Formen der Interaktion existieren, werden aber noch nicht ausreichend genutzt. Häufig scheint die Interaktion immer noch auf den traditionellen Stammwähler zugeschnitten zu sein. Nicht-Mitglieder für die Parteiarbeit zu gewinnen oder zum Spenden zu animieren, wird von den Parteien offensichtlich nur zaghaft erwogen. Die Parteien nutzen folglich noch nicht das Potenzial, über ihre Mitglieder hinaus Menschen anzusprechen oder ihre Mitglieder durch Internettools besser miteinander zu vernetzen.
Auffallend bis irritierend wirkt die Konzeption mancher Internetauftritte: SPD, Linke und Piraten haben zusätzlich zur Seite ihres Landesverbandes eine separate Wahlkampfseite eingerichtet. Doch lediglich bei der Linken erschließt sich die Aufteilung auf Anhieb: Alles zur Wahl gibt es auf der Kampagnenhomepage, alles Weitere auf der Seite des Landesverbandes. Bei SPD und noch stärker bei den Piraten wird nicht auf den ersten Blick klar, ob die Inhalte beider Homepages identisch sind oder sich unterscheiden. Und falls sie sich unterscheiden, auf welcher Seite welche Information abgelegt ist. Das verwirrt den Besucher.
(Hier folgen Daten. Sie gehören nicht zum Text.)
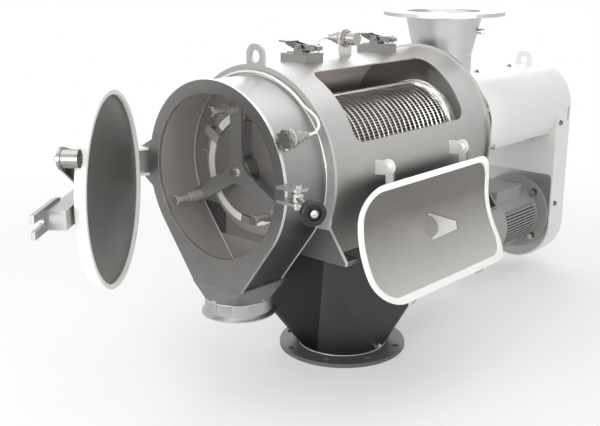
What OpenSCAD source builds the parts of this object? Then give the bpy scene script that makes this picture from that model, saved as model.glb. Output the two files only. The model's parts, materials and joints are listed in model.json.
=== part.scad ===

Verständlicher wäre eine strikte Aufteilung oder eine einfache Weiterleitung von einer URL auf die andere.
Bemerkenswert ist zudem, dass zur Landtagswahl auch mit Niedersachsen-fernen Themen geworben wird. Die FDP feiert auf ihrer Homepage das Ende der Praxisgebühr – einem bundespolitischen Thema. Und die Piraten werben damit, dass der Untersuchungsausschuss zum Flughafen BER im Berliner Abgeordnetenhaus von einem Piraten geleitet wird. Den Rückschluss zur Landtagswahl muss der Website-Besucher selbst ziehen.